• [PROBLEM TO SOLVE]
Exactly reproduce the lines that follow.

• [SUPPLIED INFORMATION]
——
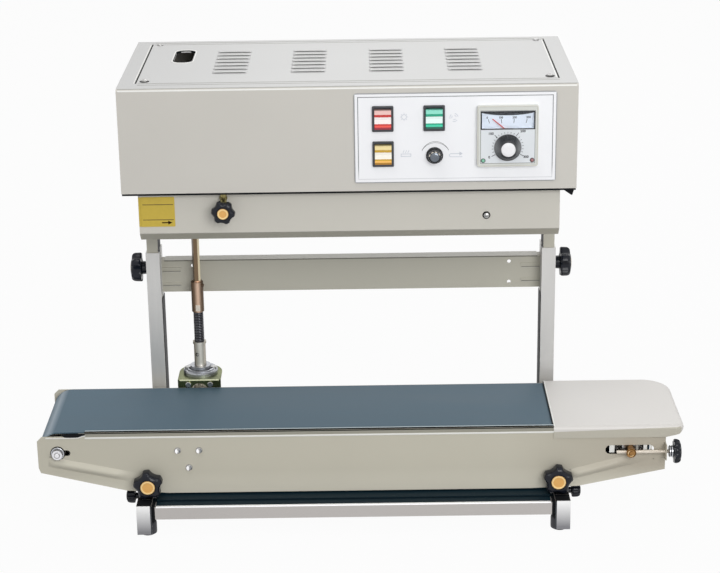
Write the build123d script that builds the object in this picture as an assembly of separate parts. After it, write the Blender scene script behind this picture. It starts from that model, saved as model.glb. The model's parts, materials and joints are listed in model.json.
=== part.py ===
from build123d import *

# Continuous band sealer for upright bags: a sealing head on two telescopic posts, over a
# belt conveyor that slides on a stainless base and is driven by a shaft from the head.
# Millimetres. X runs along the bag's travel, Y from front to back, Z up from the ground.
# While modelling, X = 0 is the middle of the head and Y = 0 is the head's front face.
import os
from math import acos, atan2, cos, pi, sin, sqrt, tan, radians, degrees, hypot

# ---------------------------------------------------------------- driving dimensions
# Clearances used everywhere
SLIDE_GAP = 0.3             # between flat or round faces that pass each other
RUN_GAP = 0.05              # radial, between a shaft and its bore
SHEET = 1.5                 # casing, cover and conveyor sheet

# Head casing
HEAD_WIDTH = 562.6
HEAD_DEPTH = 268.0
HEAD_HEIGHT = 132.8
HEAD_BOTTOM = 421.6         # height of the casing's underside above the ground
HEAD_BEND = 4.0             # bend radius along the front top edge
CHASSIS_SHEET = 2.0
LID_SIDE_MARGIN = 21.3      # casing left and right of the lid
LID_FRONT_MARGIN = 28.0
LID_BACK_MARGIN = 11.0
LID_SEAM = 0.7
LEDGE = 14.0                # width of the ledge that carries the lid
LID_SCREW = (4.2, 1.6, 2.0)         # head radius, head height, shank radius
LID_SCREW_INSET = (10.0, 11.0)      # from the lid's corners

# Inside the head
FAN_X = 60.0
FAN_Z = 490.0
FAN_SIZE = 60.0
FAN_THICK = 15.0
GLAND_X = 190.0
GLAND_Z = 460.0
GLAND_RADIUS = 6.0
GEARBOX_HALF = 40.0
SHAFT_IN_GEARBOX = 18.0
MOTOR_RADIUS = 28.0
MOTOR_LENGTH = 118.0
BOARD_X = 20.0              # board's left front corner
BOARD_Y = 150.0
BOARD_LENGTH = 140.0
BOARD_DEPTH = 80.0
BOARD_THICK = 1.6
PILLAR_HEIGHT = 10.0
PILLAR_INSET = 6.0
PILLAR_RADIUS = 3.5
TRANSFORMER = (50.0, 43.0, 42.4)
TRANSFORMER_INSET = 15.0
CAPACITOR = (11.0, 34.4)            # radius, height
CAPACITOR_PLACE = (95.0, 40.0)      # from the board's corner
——
• [EXERCISE RESPONSE]
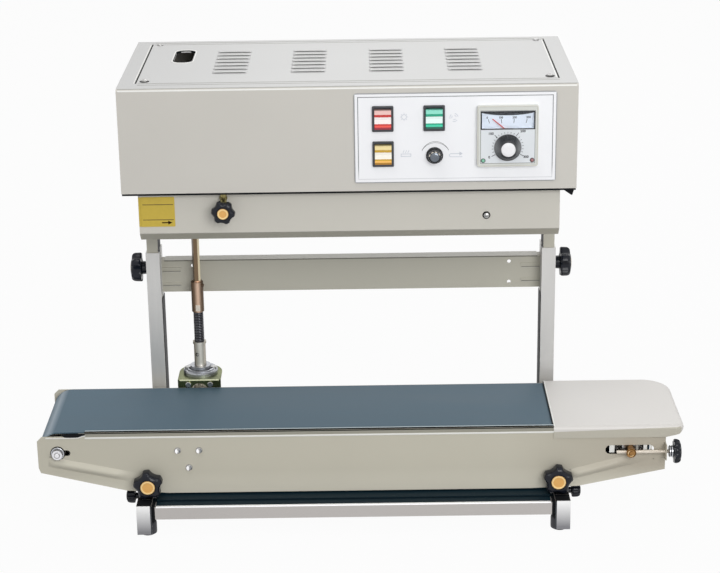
Write the build123d script that builds the object in this picture as an assembly of separate parts. After it, write the Blender scene script behind this picture. It starts from that model, saved as model.glb. The model's parts, materials and joints are listed in model.json.
=== part.py ===
from build123d import *

# Continuous band sealer for upright bags: a sealing head on two telescopic posts, over a
# belt conveyor that slides on a stainless base and is driven by a shaft from the head.
# Millimetres. X runs along the bag's travel, Y from front to back, Z up from the ground.
# While modelling, X = 0 is the middle of the head and Y = 0 is the head's front face.
import os
from math import acos, atan2, cos, pi, sin, sqrt, tan, radians, degrees, hypot

# ---------------------------------------------------------------- driving dimensions
# Clearances used everywhere
SLIDE_GAP = 0.3             # between flat or round faces that pass each other
RUN_GAP = 0.05              # radial, between a shaft and its bore
SHEET = 1.5                 # casing, cover and conveyor sheet

# Head casing
HEAD_WIDTH = 562.6
HEAD_DEPTH = 268.0
HEAD_HEIGHT = 132.8
HEAD_BOTTOM = 421.6         # height of the casing's underside above the ground
HEAD_BEND = 4.0             # bend radius along the front top edge
CHASSIS_SHEET = 2.0
LID_SIDE_MARGIN = 21.3      # casing left and right of the lid
LID_FRONT_MARGIN = 28.0
LID_BACK_MARGIN = 11.0
LID_SEAM = 0.7
LEDGE = 14.0                # width of the ledge that carries the lid
LID_SCREW = (4.2, 1.6, 2.0)         # head radius, head height, shank radius
LID_SCREW_INSET = (10.0, 11.0)      # from the lid's corners

# Inside the head
FAN_X = 60.0
FAN_Z = 490.0
FAN_SIZE = 60.0
FAN_THICK = 15.0
GLAND_X = 190.0
GLAND_Z = 460.0
GLAND_RADIUS = 6.0
GEARBOX_HALF = 40.0
SHAFT_IN_GEARBOX = 18.0
MOTOR_RADIUS = 28.0
MOTOR_LENGTH = 118.0
BOARD_X = 20.0              # board's left front corner
BOARD_Y = 150.0
BOARD_LENGTH = 140.0
BOARD_DEPTH = 80.0
BOARD_THICK = 1.6
PILLAR_HEIGHT = 10.0
PILLAR_INSET = 6.0
PILLAR_RADIUS = 3.5
TRANSFORMER = (50.0, 43.0, 42.4)
TRANSFORMER_INSET = 15.0
CAPACITOR = (11.0, 34.4)            # radius, height
CAPACITOR_PLACE = (95.0, 40.0)      # from the board's corner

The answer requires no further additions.